◆ PROVIDED MATERIAL ◆
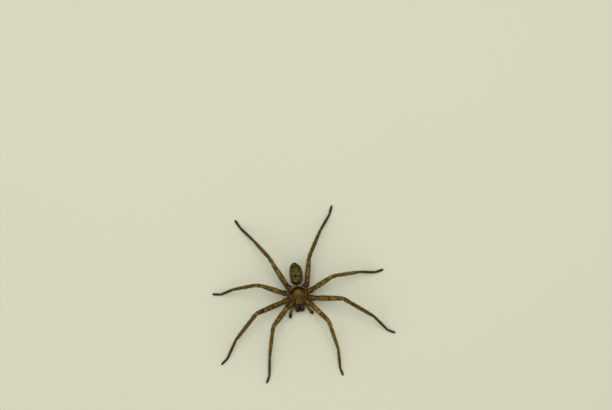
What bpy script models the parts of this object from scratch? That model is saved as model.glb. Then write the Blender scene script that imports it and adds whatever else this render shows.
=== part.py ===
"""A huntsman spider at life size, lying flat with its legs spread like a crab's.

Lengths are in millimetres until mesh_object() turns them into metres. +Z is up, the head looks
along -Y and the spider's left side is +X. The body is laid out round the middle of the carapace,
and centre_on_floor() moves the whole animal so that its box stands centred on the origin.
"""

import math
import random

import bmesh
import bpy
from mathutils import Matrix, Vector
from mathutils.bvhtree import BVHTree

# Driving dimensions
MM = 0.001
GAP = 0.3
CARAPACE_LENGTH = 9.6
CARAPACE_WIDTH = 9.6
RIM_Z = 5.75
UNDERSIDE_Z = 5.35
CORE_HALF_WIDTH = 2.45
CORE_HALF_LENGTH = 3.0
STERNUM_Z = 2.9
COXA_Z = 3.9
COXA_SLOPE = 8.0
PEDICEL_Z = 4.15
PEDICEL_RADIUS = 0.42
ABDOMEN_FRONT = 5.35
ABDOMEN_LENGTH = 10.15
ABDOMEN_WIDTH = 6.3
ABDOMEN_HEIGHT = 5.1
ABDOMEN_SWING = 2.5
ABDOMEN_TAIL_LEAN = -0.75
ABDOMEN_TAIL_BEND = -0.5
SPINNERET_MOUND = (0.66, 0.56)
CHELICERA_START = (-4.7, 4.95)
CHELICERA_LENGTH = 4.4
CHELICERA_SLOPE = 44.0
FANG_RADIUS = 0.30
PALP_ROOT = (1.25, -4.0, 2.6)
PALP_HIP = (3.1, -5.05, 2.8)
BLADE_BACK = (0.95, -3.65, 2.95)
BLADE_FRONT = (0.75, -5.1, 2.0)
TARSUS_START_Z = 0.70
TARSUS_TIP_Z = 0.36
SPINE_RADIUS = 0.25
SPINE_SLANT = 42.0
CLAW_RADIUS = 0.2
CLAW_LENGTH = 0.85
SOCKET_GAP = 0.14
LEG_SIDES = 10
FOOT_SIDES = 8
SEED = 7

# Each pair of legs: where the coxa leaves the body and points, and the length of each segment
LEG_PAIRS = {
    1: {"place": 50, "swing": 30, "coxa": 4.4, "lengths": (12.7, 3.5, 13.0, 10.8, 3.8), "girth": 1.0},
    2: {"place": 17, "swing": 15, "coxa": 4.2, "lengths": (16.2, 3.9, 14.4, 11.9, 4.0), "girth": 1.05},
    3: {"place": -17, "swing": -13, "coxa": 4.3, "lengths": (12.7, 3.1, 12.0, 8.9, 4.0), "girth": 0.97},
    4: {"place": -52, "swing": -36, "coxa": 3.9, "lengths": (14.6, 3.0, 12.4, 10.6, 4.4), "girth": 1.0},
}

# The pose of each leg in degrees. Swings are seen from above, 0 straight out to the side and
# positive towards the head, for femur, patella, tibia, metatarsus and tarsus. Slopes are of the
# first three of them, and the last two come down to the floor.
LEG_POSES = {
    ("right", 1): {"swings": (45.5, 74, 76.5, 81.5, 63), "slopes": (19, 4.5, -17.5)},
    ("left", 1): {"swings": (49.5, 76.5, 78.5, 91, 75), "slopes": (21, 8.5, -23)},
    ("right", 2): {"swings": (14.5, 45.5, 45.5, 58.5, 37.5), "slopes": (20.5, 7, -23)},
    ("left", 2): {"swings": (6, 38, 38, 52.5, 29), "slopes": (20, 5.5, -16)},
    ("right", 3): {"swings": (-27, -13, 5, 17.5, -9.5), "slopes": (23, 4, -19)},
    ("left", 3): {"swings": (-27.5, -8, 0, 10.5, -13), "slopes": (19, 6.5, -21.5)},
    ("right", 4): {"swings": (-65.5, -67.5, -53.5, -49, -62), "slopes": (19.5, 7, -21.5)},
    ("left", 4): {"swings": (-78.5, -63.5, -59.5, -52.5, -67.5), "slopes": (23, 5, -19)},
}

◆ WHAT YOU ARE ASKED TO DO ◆
Print out the whole listing exactly as it appears.

◆ SOLUTION ◆
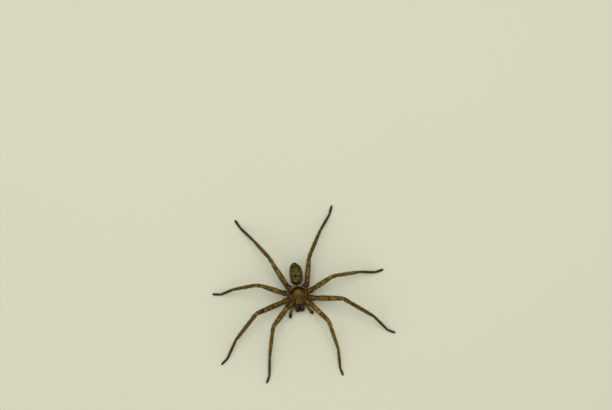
What bpy script models the parts of this object from scratch? That model is saved as model.glb. Then write the Blender scene script that imports it and adds whatever else this render shows.
=== part.py ===
"""A huntsman spider at life size, lying flat with its legs spread like a crab's.

Lengths are in millimetres until mesh_object() turns them into metres. +Z is up, the head looks
along -Y and the spider's left side is +X. The body is laid out round the middle of the carapace,
and centre_on_floor() moves the whole animal so that its box stands centred on the origin.
"""

import math
import random

import bmesh
import bpy
from mathutils import Matrix, Vector
from mathutils.bvhtree import BVHTree

# Driving dimensions
MM = 0.001
GAP = 0.3
CARAPACE_LENGTH = 9.6
CARAPACE_WIDTH = 9.6
RIM_Z = 5.75
UNDERSIDE_Z = 5.35
CORE_HALF_WIDTH = 2.45
CORE_HALF_LENGTH = 3.0
STERNUM_Z = 2.9
COXA_Z = 3.9
COXA_SLOPE = 8.0
PEDICEL_Z = 4.15
PEDICEL_RADIUS = 0.42
ABDOMEN_FRONT = 5.35
ABDOMEN_LENGTH = 10.15
ABDOMEN_WIDTH = 6.3
ABDOMEN_HEIGHT = 5.1
ABDOMEN_SWING = 2.5
ABDOMEN_TAIL_LEAN = -0.75
ABDOMEN_TAIL_BEND = -0.5
SPINNERET_MOUND = (0.66, 0.56)
CHELICERA_START = (-4.7, 4.95)
CHELICERA_LENGTH = 4.4
CHELICERA_SLOPE = 44.0
FANG_RADIUS = 0.30
PALP_ROOT = (1.25, -4.0, 2.6)
PALP_HIP = (3.1, -5.05, 2.8)
BLADE_BACK = (0.95, -3.65, 2.95)
BLADE_FRONT = (0.75, -5.1, 2.0)
TARSUS_START_Z = 0.70
TARSUS_TIP_Z = 0.36
SPINE_RADIUS = 0.25
SPINE_SLANT = 42.0
CLAW_RADIUS = 0.2
CLAW_LENGTH = 0.85
SOCKET_GAP = 0.14
LEG_SIDES = 10
FOOT_SIDES = 8
SEED = 7

# Each pair of legs: where the coxa leaves the body and points, and the length of each segment
LEG_PAIRS = {
    1: {"place": 50, "swing": 30, "coxa": 4.4, "lengths": (12.7, 3.5, 13.0, 10.8, 3.8), "girth": 1.0},
    2: {"place": 17, "swing": 15, "coxa": 4.2, "lengths": (16.2, 3.9, 14.4, 11.9, 4.0), "girth": 1.05},
    3: {"place": -17, "swing": -13, "coxa": 4.3, "lengths": (12.7, 3.1, 12.0, 8.9, 4.0), "girth": 0.97},
    4: {"place": -52, "swing": -36, "coxa": 3.9, "lengths": (14.6, 3.0, 12.4, 10.6, 4.4), "girth": 1.0},
}

# The pose of each leg in degrees. Swings are seen from above, 0 straight out to the side and
# positive towards the head, for femur, patella, tibia, metatarsus and tarsus. Slopes are of the
# first three of them, and the last two come down to the floor.
LEG_POSES = {
    ("right", 1): {"swings": (45.5, 74, 76.5, 81.5, 63), "slopes": (19, 4.5, -17.5)},
    ("left", 1): {"swings": (49.5, 76.5, 78.5, 91, 75), "slopes": (21, 8.5, -23)},
    ("right", 2): {"swings": (14.5, 45.5, 45.5, 58.5, 37.5), "slopes": (20.5, 7, -23)},
    ("left", 2): {"swings": (6, 38, 38, 52.5, 29), "slopes": (20, 5.5, -16)},
    ("right", 3): {"swings": (-27, -13, 5, 17.5, -9.5), "slopes": (23, 4, -19)},
    ("left", 3): {"swings": (-27.5, -8, 0, 10.5, -13), "slopes": (19, 6.5, -21.5)},
    ("right", 4): {"swings": (-65.5, -67.5, -53.5, -49, -62), "slopes": (19.5, 7, -21.5)},
    ("left", 4): {"swings": (-78.5, -63.5, -59.5, -52.5, -67.5), "slopes": (23, 5, -19)},
}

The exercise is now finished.